● **The task**
Copy every entry precisely.

● **Data for this task**

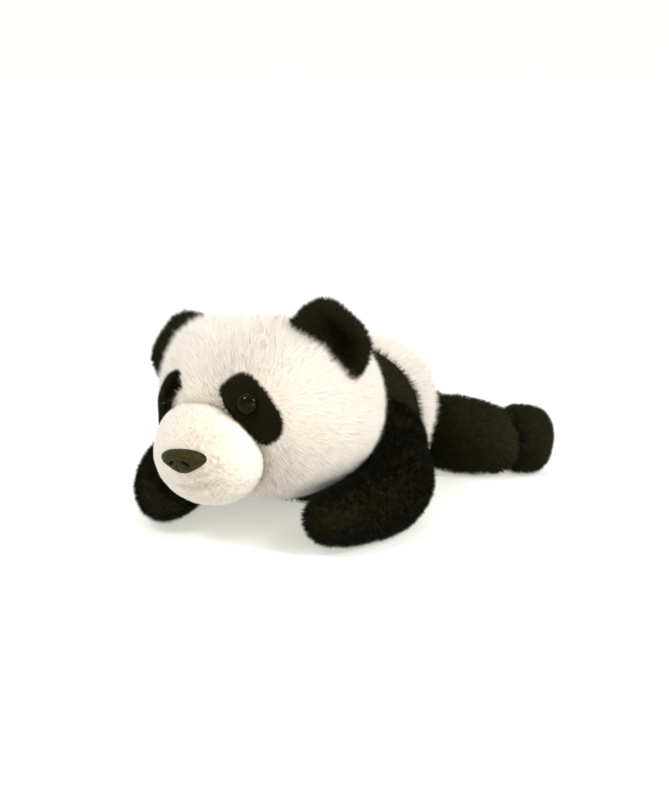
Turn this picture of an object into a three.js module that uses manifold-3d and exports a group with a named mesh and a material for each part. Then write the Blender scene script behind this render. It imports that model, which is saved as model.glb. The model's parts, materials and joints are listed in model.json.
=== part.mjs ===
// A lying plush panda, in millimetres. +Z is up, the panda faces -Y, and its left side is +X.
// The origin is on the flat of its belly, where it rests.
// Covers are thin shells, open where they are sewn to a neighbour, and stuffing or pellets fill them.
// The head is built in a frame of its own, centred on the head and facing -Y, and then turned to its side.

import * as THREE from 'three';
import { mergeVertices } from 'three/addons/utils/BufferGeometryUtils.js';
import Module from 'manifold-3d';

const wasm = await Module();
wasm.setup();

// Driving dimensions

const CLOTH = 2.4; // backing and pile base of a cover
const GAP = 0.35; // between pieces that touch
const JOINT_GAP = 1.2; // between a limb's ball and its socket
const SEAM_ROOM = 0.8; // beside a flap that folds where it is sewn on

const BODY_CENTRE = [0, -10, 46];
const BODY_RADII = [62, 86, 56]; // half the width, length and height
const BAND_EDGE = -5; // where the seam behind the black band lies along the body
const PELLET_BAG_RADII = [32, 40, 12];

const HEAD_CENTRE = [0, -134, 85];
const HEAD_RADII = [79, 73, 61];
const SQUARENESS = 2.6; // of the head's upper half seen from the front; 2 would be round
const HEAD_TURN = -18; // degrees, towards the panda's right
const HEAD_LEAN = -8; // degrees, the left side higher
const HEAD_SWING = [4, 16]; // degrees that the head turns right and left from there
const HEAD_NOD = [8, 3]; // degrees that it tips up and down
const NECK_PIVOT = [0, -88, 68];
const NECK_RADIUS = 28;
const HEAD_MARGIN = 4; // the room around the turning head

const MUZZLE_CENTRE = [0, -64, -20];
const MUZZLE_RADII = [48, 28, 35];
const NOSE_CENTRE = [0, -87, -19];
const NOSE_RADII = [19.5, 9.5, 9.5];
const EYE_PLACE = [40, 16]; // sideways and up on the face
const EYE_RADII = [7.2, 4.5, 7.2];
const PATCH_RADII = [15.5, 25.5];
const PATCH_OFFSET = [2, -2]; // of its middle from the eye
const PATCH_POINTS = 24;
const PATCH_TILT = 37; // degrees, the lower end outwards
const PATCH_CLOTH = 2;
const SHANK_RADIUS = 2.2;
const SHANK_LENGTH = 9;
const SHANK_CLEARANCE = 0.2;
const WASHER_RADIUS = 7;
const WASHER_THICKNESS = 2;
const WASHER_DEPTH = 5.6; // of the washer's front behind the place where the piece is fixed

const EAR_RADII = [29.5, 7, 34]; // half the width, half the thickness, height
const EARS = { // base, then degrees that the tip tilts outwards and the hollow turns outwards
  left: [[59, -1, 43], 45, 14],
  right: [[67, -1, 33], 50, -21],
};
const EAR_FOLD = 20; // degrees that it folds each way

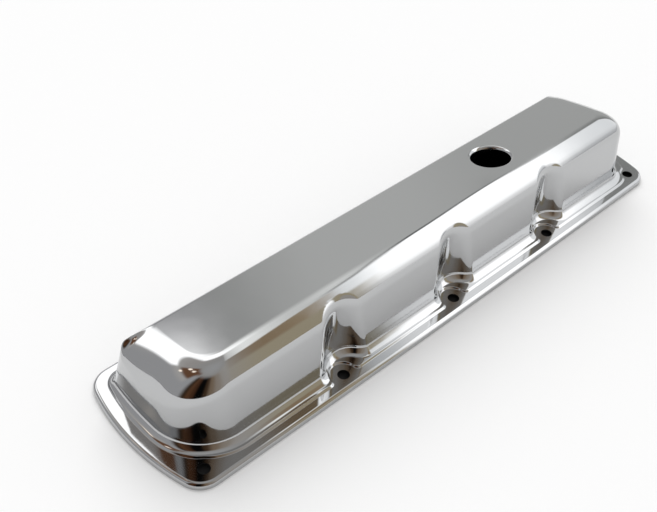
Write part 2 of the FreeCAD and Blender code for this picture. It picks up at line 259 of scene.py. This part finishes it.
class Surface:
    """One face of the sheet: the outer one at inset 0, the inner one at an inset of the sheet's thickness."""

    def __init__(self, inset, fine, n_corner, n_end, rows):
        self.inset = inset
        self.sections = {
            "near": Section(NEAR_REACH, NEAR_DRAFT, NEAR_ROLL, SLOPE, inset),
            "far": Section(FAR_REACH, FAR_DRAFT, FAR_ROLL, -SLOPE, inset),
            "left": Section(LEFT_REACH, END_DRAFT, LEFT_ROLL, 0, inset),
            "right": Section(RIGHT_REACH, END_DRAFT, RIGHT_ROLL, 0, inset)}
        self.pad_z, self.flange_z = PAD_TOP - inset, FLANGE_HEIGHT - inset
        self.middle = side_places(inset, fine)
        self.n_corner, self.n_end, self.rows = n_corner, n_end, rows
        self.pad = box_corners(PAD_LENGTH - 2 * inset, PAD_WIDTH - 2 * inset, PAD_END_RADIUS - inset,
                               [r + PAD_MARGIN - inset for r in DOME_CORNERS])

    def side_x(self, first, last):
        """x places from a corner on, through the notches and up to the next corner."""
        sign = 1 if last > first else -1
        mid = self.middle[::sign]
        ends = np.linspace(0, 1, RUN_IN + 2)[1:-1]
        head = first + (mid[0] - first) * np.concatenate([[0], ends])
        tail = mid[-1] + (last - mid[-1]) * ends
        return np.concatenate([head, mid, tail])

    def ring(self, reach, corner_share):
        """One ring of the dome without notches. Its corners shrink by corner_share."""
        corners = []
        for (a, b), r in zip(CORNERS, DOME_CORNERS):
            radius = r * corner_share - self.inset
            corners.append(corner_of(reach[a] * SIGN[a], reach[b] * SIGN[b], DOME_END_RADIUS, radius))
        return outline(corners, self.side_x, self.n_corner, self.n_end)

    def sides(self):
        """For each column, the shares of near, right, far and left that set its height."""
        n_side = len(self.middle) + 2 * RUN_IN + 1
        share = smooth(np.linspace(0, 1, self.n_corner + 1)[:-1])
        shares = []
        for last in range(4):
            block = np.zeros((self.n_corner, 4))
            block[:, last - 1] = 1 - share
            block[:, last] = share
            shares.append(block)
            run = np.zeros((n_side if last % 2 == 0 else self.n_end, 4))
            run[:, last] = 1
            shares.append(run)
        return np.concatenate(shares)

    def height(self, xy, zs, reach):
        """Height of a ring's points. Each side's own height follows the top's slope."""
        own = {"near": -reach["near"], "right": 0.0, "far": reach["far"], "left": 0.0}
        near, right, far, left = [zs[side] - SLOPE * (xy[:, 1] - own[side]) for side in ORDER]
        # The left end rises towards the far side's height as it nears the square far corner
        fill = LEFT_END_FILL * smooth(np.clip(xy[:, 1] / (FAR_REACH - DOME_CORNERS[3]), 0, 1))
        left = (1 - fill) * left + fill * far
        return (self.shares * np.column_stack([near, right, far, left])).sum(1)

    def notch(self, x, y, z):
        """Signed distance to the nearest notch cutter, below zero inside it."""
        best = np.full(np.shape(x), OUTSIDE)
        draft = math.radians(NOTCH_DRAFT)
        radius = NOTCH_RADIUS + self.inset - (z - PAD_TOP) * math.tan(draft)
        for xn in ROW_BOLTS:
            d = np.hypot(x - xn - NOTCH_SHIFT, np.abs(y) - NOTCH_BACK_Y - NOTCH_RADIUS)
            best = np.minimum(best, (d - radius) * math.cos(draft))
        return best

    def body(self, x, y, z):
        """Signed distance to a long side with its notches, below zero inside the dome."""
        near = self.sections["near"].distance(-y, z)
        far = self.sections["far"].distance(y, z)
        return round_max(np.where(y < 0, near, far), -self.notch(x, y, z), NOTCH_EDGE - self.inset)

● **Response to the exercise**
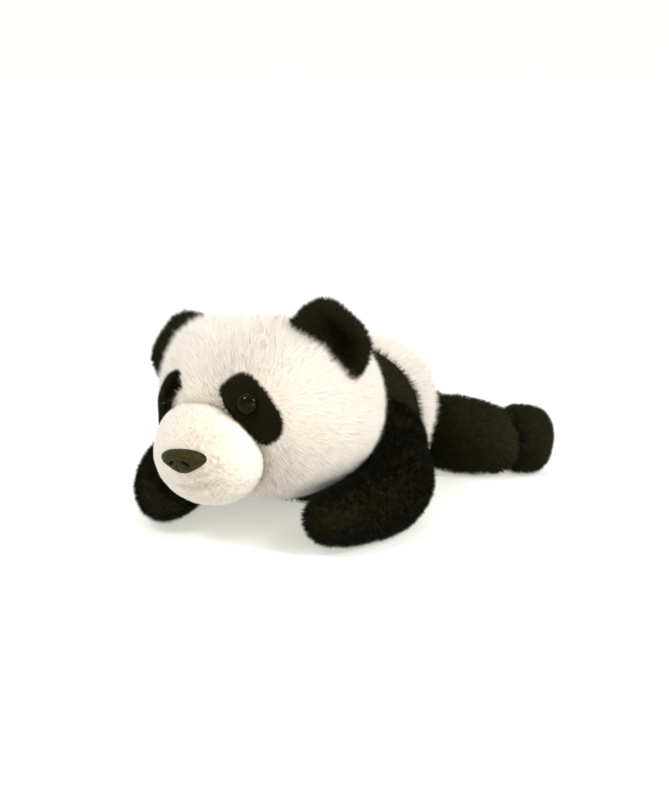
Turn this picture of an object into a three.js module that uses manifold-3d and exports a group with a named mesh and a material for each part. Then write the Blender scene script behind this render. It imports that model, which is saved as model.glb. The model's parts, materials and joints are listed in model.json.
=== part.mjs ===
// A lying plush panda, in millimetres. +Z is up, the panda faces -Y, and its left side is +X.
// The origin is on the flat of its belly, where it rests.
// Covers are thin shells, open where they are sewn to a neighbour, and stuffing or pellets fill them.
// The head is built in a frame of its own, centred on the head and facing -Y, and then turned to its side.

import * as THREE from 'three';
import { mergeVertices } from 'three/addons/utils/BufferGeometryUtils.js';
import Module from 'manifold-3d';

const wasm = await Module();
wasm.setup();

// Driving dimensions

const CLOTH = 2.4; // backing and pile base of a cover
const GAP = 0.35; // between pieces that touch
const JOINT_GAP = 1.2; // between a limb's ball and its socket
const SEAM_ROOM = 0.8; // beside a flap that folds where it is sewn on

const BODY_CENTRE = [0, -10, 46];
const BODY_RADII = [62, 86, 56]; // half the width, length and height
const BAND_EDGE = -5; // where the seam behind the black band lies along the body
const PELLET_BAG_RADII = [32, 40, 12];

const HEAD_CENTRE = [0, -134, 85];
const HEAD_RADII = [79, 73, 61];
const SQUARENESS = 2.6; // of the head's upper half seen from the front; 2 would be round
const HEAD_TURN = -18; // degrees, towards the panda's right
const HEAD_LEAN = -8; // degrees, the left side higher
const HEAD_SWING = [4, 16]; // degrees that the head turns right and left from there
const HEAD_NOD = [8, 3]; // degrees that it tips up and down
const NECK_PIVOT = [0, -88, 68];
const NECK_RADIUS = 28;
const HEAD_MARGIN = 4; // the room around the turning head

const MUZZLE_CENTRE = [0, -64, -20];
const MUZZLE_RADII = [48, 28, 35];
const NOSE_CENTRE = [0, -87, -19];
const NOSE_RADII = [19.5, 9.5, 9.5];
const EYE_PLACE = [40, 16]; // sideways and up on the face
const EYE_RADII = [7.2, 4.5, 7.2];
const PATCH_RADII = [15.5, 25.5];
const PATCH_OFFSET = [2, -2]; // of its middle from the eye
const PATCH_POINTS = 24;
const PATCH_TILT = 37; // degrees, the lower end outwards
const PATCH_CLOTH = 2;
const SHANK_RADIUS = 2.2;
const SHANK_LENGTH = 9;
const SHANK_CLEARANCE = 0.2;
const WASHER_RADIUS = 7;
const WASHER_THICKNESS = 2;
const WASHER_DEPTH = 5.6; // of the washer's front behind the place where the piece is fixed

const EAR_RADII = [29.5, 7, 34]; // half the width, half the thickness, height
const EARS = { // base, then degrees that the tip tilts outwards and the hollow turns outwards
  left: [[59, -1, 43], 45, 14],
  right: [[67, -1, 33], 50, -21],
};
const EAR_FOLD = 20; // degrees that it folds each way

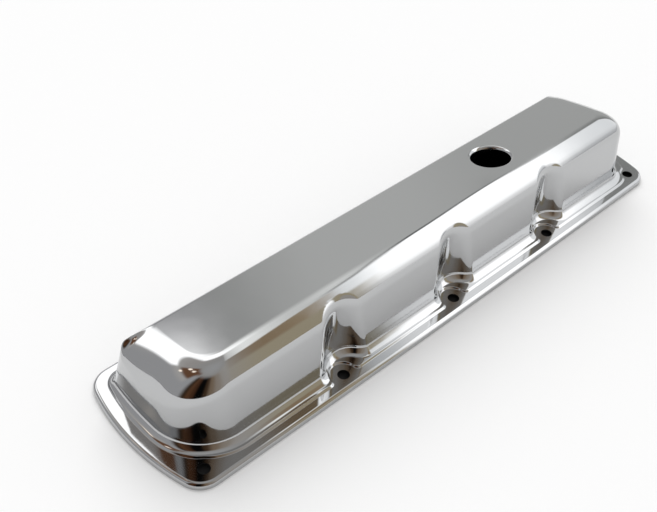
Write part 2 of the FreeCAD and Blender code for this picture. It picks up at line 259 of scene.py. This part finishes it.
class Surface:
    """One face of the sheet: the outer one at inset 0, the inner one at an inset of the sheet's thickness."""

    def __init__(self, inset, fine, n_corner, n_end, rows):
        self.inset = inset
        self.sections = {
            "near": Section(NEAR_REACH, NEAR_DRAFT, NEAR_ROLL, SLOPE, inset),
            "far": Section(FAR_REACH, FAR_DRAFT, FAR_ROLL, -SLOPE, inset),
            "left": Section(LEFT_REACH, END_DRAFT, LEFT_ROLL, 0, inset),
            "right": Section(RIGHT_REACH, END_DRAFT, RIGHT_ROLL, 0, inset)}
        self.pad_z, self.flange_z = PAD_TOP - inset, FLANGE_HEIGHT - inset
        self.middle = side_places(inset, fine)
        self.n_corner, self.n_end, self.rows = n_corner, n_end, rows
        self.pad = box_corners(PAD_LENGTH - 2 * inset, PAD_WIDTH - 2 * inset, PAD_END_RADIUS - inset,
                               [r + PAD_MARGIN - inset for r in DOME_CORNERS])

    def side_x(self, first, last):
        """x places from a corner on, through the notches and up to the next corner."""
        sign = 1 if last > first else -1
        mid = self.middle[::sign]
        ends = np.linspace(0, 1, RUN_IN + 2)[1:-1]
        head = first + (mid[0] - first) * np.concatenate([[0], ends])
        tail = mid[-1] + (last - mid[-1]) * ends
        return np.concatenate([head, mid, tail])

    def ring(self, reach, corner_share):
        """One ring of the dome without notches. Its corners shrink by corner_share."""
        corners = []
        for (a, b), r in zip(CORNERS, DOME_CORNERS):
            radius = r * corner_share - self.inset
            corners.append(corner_of(reach[a] * SIGN[a], reach[b] * SIGN[b], DOME_END_RADIUS, radius))
        return outline(corners, self.side_x, self.n_corner, self.n_end)

    def sides(self):
        """For each column, the shares of near, right, far and left that set its height."""
        n_side = len(self.middle) + 2 * RUN_IN + 1
        share = smooth(np.linspace(0, 1, self.n_corner + 1)[:-1])
        shares = []
        for last in range(4):
            block = np.zeros((self.n_corner, 4))
            block[:, last - 1] = 1 - share
            block[:, last] = share
            shares.append(block)
            run = np.zeros((n_side if last % 2 == 0 else self.n_end, 4))
            run[:, last] = 1
            shares.append(run)
        return np.concatenate(shares)

    def height(self, xy, zs, reach):
        """Height of a ring's points. Each side's own height follows the top's slope."""
        own = {"near": -reach["near"], "right": 0.0, "far": reach["far"], "left": 0.0}
        near, right, far, left = [zs[side] - SLOPE * (xy[:, 1] - own[side]) for side in ORDER]
        # The left end rises towards the far side's height as it nears the square far corner
        fill = LEFT_END_FILL * smooth(np.clip(xy[:, 1] / (FAR_REACH - DOME_CORNERS[3]), 0, 1))
        left = (1 - fill) * left + fill * far
        return (self.shares * np.column_stack([near, right, far, left])).sum(1)

    def notch(self, x, y, z):
        """Signed distance to the nearest notch cutter, below zero inside it."""
        best = np.full(np.shape(x), OUTSIDE)
        draft = math.radians(NOTCH_DRAFT)
        radius = NOTCH_RADIUS + self.inset - (z - PAD_TOP) * math.tan(draft)
        for xn in ROW_BOLTS:
            d = np.hypot(x - xn - NOTCH_SHIFT, np.abs(y) - NOTCH_BACK_Y - NOTCH_RADIUS)
            best = np.minimum(best, (d - radius) * math.cos(draft))
        return best

    def body(self, x, y, z):
        """Signed distance to a long side with its notches, below zero inside the dome."""
        near = self.sections["near"].distance(-y, z)
        far = self.sections["far"].distance(y, z)
        return round_max(np.where(y < 0, near, far), -self.notch(x, y, z), NOTCH_EDGE - self.inset)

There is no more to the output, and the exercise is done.